Le timbre est chaud, rond, la technique vocale est irréprochable. Nous sommes en présence d’une artiste de grand talent, nous autres spectateurs le comprenons très vite.

La tentation est grande pour moi de vous dresser le catalogue exhaustif de ce qui nous allons entendre. Il me faut pourtant vous laisser découvrir comme je l’ai découvert l’enchaînement des titres et des différentes séquences du spectacle mis en scène par Rosalye Simon.

Bien entendu, la demoiselle interprétera des incontournables. Peut-évoquer Gréco sans chanter La javanaise ou Jolie Môme ?
Pour autant, des titre moins connus nous seront proposés.

Ce sera le cas notamment d’une sublime chanson, J’ai le cœur aussi grand, écrite par l’un des plus grands poètes français du XXème siècle : Bernard Dimey, celui qui mit des mots sur une mélodie d’un certain Henri Salvador, pour en faire un pur chef-d’œuvre : Syracuse.

La complicité avec Stan Cramer est évidente, une belle complémentarité s’installe très vite avec le pianiste, qui n’est pas qu’un simple accompagnateur. Nous sommes véritablement en présence d’un duo de musiciens.

L’une des grandes réussites de ce spectacle est de l’avoir axé sur le thème des incroyables rencontres qui ont jalonné la vie de la grande chanteuse, des rencontres qui seront matière à de nombreuses et savoureuses anecdotes.

La liste de ces rencontres est hallucinante : Prévert, Sartre, Vian, Joseph Kosma, Léo Ferré, Miles Davis, Jacques Brel, et j’en oublie.

C’est évident : Annadré a sacrément potassé son sujet. Elle nous le dira, elle qui était devenue « un rat de bibliothèque » à lire tout ce qui a été écrit sur le sujet.

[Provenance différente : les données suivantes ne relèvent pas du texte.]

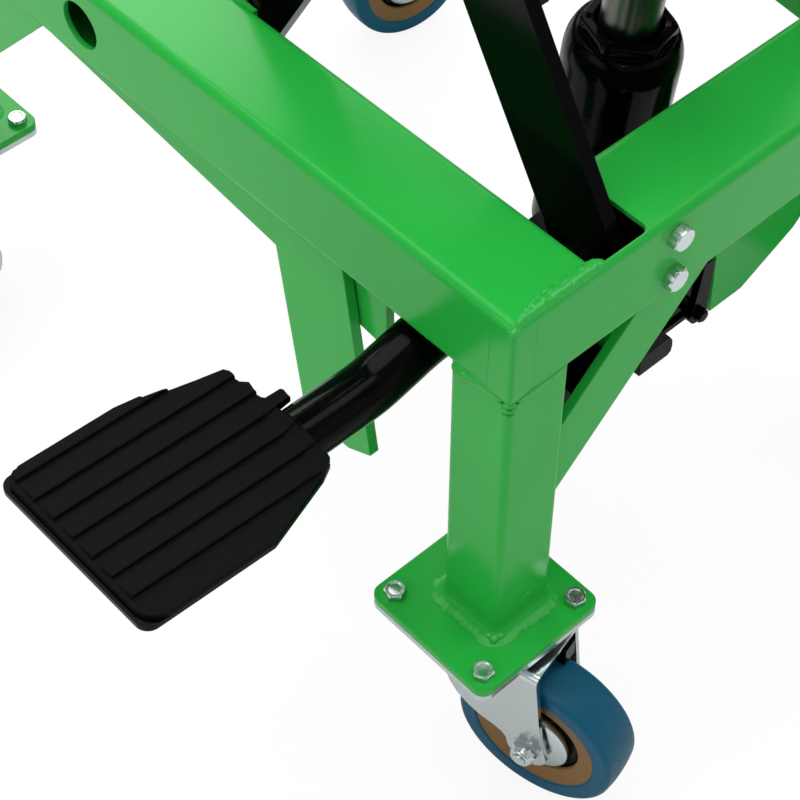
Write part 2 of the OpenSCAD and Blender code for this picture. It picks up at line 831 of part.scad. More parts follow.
// the block reaches under the tray and ends in a lip that stands up ahead of it
module pump_block() {
  x0 = pump_x - barrel_r - 4;
  x1 = x0 + barrel_r + 63;
  y0 = pump_y - block_w/2;
  lip_x = x1 - 24;
  color(black) place() difference() {
    union() {
      translate([x0, y0 + 14, block_low]) cube([x1 - x0, block_w - 14, block_d]);
      translate([0, 0, block_low]) slab_y(y0, hanger_y - gap - y0)
        polygon([[lip_x, 0], [x1 - 1, 0], [x1 + 1.4, 2], [x1 + 2, 6], [x1 + 1.4, 11], [x1 - 1, 15], [lip_x, 15]]);
      translate([lip_x, hanger_y - gap - 1, block_low]) cube([x1 - lip_x, 21, block_d]);
      translate([x0, y0, block_low]) cube([-tray_w/2 - gap - x0, block_w, block_d + tray_t + 17]);
      translate([pump_x, pump_y, tray_z]) cylinder(h = barrel_top - tray_z, r = barrel_r);
      translate([valve_x - 9, hanger_y + 2, tray_z]) cube([18, 20, 18]);
    }
    translate([pump_x, pump_y, block_low + 8]) cylinder(h = barrel_top - block_low, r = plunger_r + fit);
    translate([valve_x, hanger_y + 2, valve_z]) rod_y(-1, 12, valve_r + fit);
  }
}

module pump_plunger() {
  color(zinc) place() translate([pump_x, pump_y, 0]) {
    translate([0, 0, block_low + 24]) cylinder(h = head_top - block_low - 24, r = plunger_r);
    translate([0, 0, head_top - head_t]) cylinder(h = head_t, r = spring_r + 3);
  }
}

// the spring's wire is one closed tube, swept ring by ring
function spring_point(i, n) = let(a = 360*spring_turns*i/n)
  [spring_r*cos(a), spring_r*sin(a), spring_low + (spring_high - spring_low)*i/n];
function spring_ring(i, n) = let(a = 360*spring_turns*i/n, c = spring_point(i, n))
  [for (j = [0:5]) let(b = 60*j)
    [c[0] + wire_r*cos(b)*cos(a), c[1] + wire_r*cos(b)*sin(a), c[2] + wire_r*sin(b)]];

module pump_spring() {
  n = 8*spring_turns;
  points = [for (i = [0:n]) each spring_ring(i, n)];
  sides = [for (i = [0:n - 1], j = [0:5])
    [6*i + j, 6*(i + 1) + j, 6*(i + 1) + (j + 1)%6, 6*i + (j + 1)%6]];
  first = [for (j = [0:5]) j];
  last = [for (j = [5:-1:0]) 6*n + j];
  color(zinc) place() translate([pump_x, pump_y, 0]) polyhedron(points, concat(sides, [first], [last]));
}

spring_pitch = (spring_high - spring_low)/spring_turns;
echo("least gap of the spring to itself", spring_pitch - 2*wire_r);

module release_lever() {
  low = valve_z;
  color(black) place() {
    translate([valve_x, hanger_y + 2, valve_z]) {
      rod_y(-15, 11, valve_r);
      rod_y(-16, -15, valve_r - 1);
    }
    slab_y(hanger_y - 5 - gap - 4.5, 4.5) {
      translate([valve_x, valve_z]) circle(7);
      polygon([[valve_x - 6, valve_z], [valve_x + 6.5, valve_z], [valve_x + 7, valve_z + 36],
               [valve_x + 4, valve_z + 39], [valve_x - 1, valve_z + 38]]);
    }
  }
}

// Casters, drawn on the swivel axis with the wheel towards -y

module on_caster(i) {
  c = corner[i];
  translate([c[0]*plate_x, c[1]*plate_y, 0]) rotate([0, 0, c[2]]) children();
}

module caster_plates() {
  race = 6;
  color(zinc) place() four() {
    difference() {
      translate([0, 0, caster_h - caster_plate_t])
        linear_extrude(caster_plate_t) rounded(plate_size, plate_size, plate_r);
      plate_holes(caster_h - caster_plate_t, caster_plate_t);
    }
    translate([0, 0, caster_h - caster_plate_t - race]) cylinder(h = race, r1 = 23, r2 = 27);
    translate([0, 0, caster_h - 22]) cylinder(h = 18, r = 6);
    translate([0, 0, caster_h - 24.5]) cylinder(h = 5, r = 10);
  }
}

module caster_bolts() {
  color(zinc) place() four() for (x = [-1, 1], y = [-1, 1])
    translate([x*bolt_pitch/2, y*bolt_pitch/2, 0]) {
      translate([0, 0, plate_z + plate_t]) hex_bolt(nut_af, 4.2, 3, plate_t + caster_plate_t + 6);
      translate([0, 0, caster_h - caster_plate_t - 5]) cylinder(h = 5, r = nut_af/2/cos(30), $fn = 6);
    }
}

module fork_side() {
  top = crown_top;
  polygon([[-crown_front, top], [24, top], [21, top - 20], [8, top - 43], [3, top - 54], [-8, top - 62],
           [-22, wheel_r + 4], [-30, wheel_r - 6], [-trail - 9.5, wheel_r]]);
  translate([-trail, wheel_r]) circle(13);
}

module caster_fork(i) {
  side = wheel_w/2 + 4;
  color(zinc) place() on_caster(i) {
    difference() {
      union() {
        translate([0, 0, crown_top - fork_t]) cylinder(h = fork_t, r = 26);
        translate([-side - fork_t, -crown_front, crown_top - fork_t])
          cube([2*side + 2*fork_t, crown_front + 24, fork_t]);
        for (s = [0, 1]) mirror([s, 0, 0]) slab_x(side, fork_t) fork_side();
      }
      translate([0, 0, crown_top - 5]) cylinder(h = 8, r = 6 + fit);
    }
    translate([0, -trail, wheel_r]) {
      rod_x(-side - fork_t - 9, side + fork_t + 3, axle_r - 0.5);
      translate([-side - fork_t - 6.5, 0, 0]) rotate([0, 90, 0]) cylinder(h = 6.5, r = 8.5/cos(30), $fn = 6);
      rod_x(side + fork_t, side + fork_t + 4, 8);
    }
  }
}

module caster_tyre(i) {
  h = wheel_w/2;
  color(blue) place() on_caster(i) translate([0, -trail, wheel_r]) rotate([0, 90, 0])
    rotate_extrude($fn = 96) polygon([[hub_r, -h + 1], [hub_r + 1, -h], [wheel_r - 4, -h], [wheel_r - 1.8, -h + 1.2],
      [wheel_r - 0.6, -h + 4], [wheel_r, 0], [wheel_r - 0.6, h - 4], [wheel_r - 1.8, h - 1.2],
      [wheel_r - 4, h], [hub_r + 1, h], [hub_r, h - 1]]);
}

module caster_hub(i) {
  h = wheel_w/2;
  bore = axle_r - 0.5 + fit;
  half = [[bore, h + 3.5], [8, h + 3.5], [9, h + 2.5], [19, h + 1], [21.5, h - 0.5], [22, h - 7],
          [28, h - 7], [28.5, h - 1.5], [hub_r, h - 1]];
  other = [for (k = [len(half) - 1:-1:0]) [half[k][0], -half[k][1]]];
  color(tan_hub) place() on_caster(i) translate([0, -trail, wheel_r]) rotate([0, 90, 0])
    rotate_extrude($fn = 96) polygon(concat(half, other));
}

module caster_brake(i) {
  hinge = crown_top - 10;
  color(black) place() on_caster(i) translate([0, -brake_y, hinge]) {
    rod_x(-wheel_w/2 - 3, wheel_w/2 + 3, 3.5);
    slab_x(7, 10) difference() {
      polygon([[2, -4], [2, 3.5], [-13, 3.5], [-16, 3], [-16, -10.5], [-4, -12]]);
      translate([brake_y - trail, wheel_r - hinge]) circle(wheel_r + gap + 1);
    }
  }
}

module fork_front_left() { caster_fork(0); }
module fork_front_right() { caster_fork(1); }
module fork_rear_left() { caster_fork(2); }
module fork_rear_right() { caster_fork(3); }
module tyre_front_left() { caster_tyre(0); }
module tyre_front_right() { caster_tyre(1); }
module tyre_rear_left() { caster_tyre(2); }
module tyre_rear_right() { caster_tyre(3); }
module hub_front_left() { caster_hub(0); }
module hub_front_right() { caster_hub(1); }
module hub_rear_left() { caster_hub(2); }
module hub_rear_right() { caster_hub(3); }
module brake_front_left() { caster_brake(0); }
module brake_front_right() { caster_brake(1); }

front_rail();
rear_rail();
left_rail();
right_rail();
legs();
foot_plates();
leg_braces();
side_gussets();
jack_hanger_front();
tray_ribs();
jack_tray();
pedal_guard();
pivot_brackets();
pivot_bolts();
pivot_pins();
roller_tracks();
caster_plates();
caster_bolts();
pump_block();
pedal_riser();
inner_arm_left();
inner_arm_right();
lift_bar();
mid_shaft();
upper_rollers();
outer_arm_left();
outer_arm_right();
outer_cross_tube();
lower_rollers();
deck_channels();
deck_plate();
deck_pads();
deck_pins();
jack_body();
jack_gland();
jack_ram();
ram_saddle();
pedal_tube();
pedal_plate();
pedal_pad();
pump_plunger();
pump_spring();
release_lever();
fork_front_left();
fork_front_right();
fork_rear_left();
fork_rear_right();
tyre_front_left();
tyre_front_right();
tyre_rear_left();
tyre_rear_right();
hub_front_left();
hub_front_right();
hub_rear_left();
hub_rear_right();
brake_front_left();
brake_front_right();
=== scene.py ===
import json
import math
import random
import bmesh
import bpy
from mathutils import Matrix, Vector


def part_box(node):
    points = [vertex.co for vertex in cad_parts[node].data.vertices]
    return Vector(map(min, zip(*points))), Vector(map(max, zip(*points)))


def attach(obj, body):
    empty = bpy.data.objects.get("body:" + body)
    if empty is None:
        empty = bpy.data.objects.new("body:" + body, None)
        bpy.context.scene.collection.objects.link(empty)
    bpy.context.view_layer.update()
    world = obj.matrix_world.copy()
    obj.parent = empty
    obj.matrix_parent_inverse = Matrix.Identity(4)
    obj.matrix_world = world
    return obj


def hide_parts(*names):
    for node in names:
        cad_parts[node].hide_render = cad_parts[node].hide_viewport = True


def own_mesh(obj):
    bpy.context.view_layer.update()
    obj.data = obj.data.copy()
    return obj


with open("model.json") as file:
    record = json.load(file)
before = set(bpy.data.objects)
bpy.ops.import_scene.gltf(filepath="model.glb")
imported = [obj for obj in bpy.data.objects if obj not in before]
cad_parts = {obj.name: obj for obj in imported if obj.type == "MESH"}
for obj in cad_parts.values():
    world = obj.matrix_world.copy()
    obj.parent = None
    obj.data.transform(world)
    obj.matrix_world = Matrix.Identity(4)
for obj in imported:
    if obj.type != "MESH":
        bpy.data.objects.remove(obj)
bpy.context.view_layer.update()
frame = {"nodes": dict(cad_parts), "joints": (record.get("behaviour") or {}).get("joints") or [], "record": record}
joints = {joint["name"]: joint for joint in frame["joints"]}

# Places are given from the frame's near lower corner: x along the front rail, y along the left rail,
# z up from the rails' underside, all in millimetres
MM = 0.001
left_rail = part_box("left_rail")
front_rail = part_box("front_rail")
corner = Vector((left_rail[0].x, front_rail[0].y, left_rail[0].z))


def at(x, y, z):
    return corner + Vector((x, y, z)) * MM


def in_place(x=0.0, y=0.0, z=0.0):
    """A matrix that brings millimetres counted from the frame's near lower corner into the row's frame."""
    return Matrix.Translation(at(x, y, z))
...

Avec une écriture précise, documentée et claire à la fois, avec des petits apartés spirituels, elle nous dresse un magnifique portrait musical et humain se « sa » Gréco.

Elle insiste avec une grande finesse sur la femme libre, indépendante que fut la grande chanteuse tout au long de sa vie.
Oui, dans les années 1950, il était pratiquement impensable qu’une femme achète seule son appartement.
Il est des choses qu’il faut rappeler encore et toujours, comme ce droit des femmes à disposer de leur corps, qui est hélas par les temps qui courent remis en question ici ou là…

Sera également évoquée la censure dont a été victime celle qui fit scandale en chantant Déshabillez-moi. Oui, la chanson était diffusée sur l'ORTF avec le rectangle blanc !

On l'aura compris, ce spectacle aborde aussi et à raison la dimension politique et sociale au sens nobles de ces termes, de la vie de Juliette Gréco.

Ce spectacle n’aura finalement qu’un défaut : il passe beaucoup trop vite. Je serais bien resté deux ou trois heures de plus à écouter Mademoiselle Vanier.
Ecouter ce récit captivant et documenté, écouter d’autres chansons intemporelles et immortelles.

On sort du théâtre de la Contrescarpe avec des notes et des mots plein les oreilles, le cœur et l’âme, en ayant une seule envie : se replonger le plus vite possible dans l’œuvre musicale de Juliette Gréco.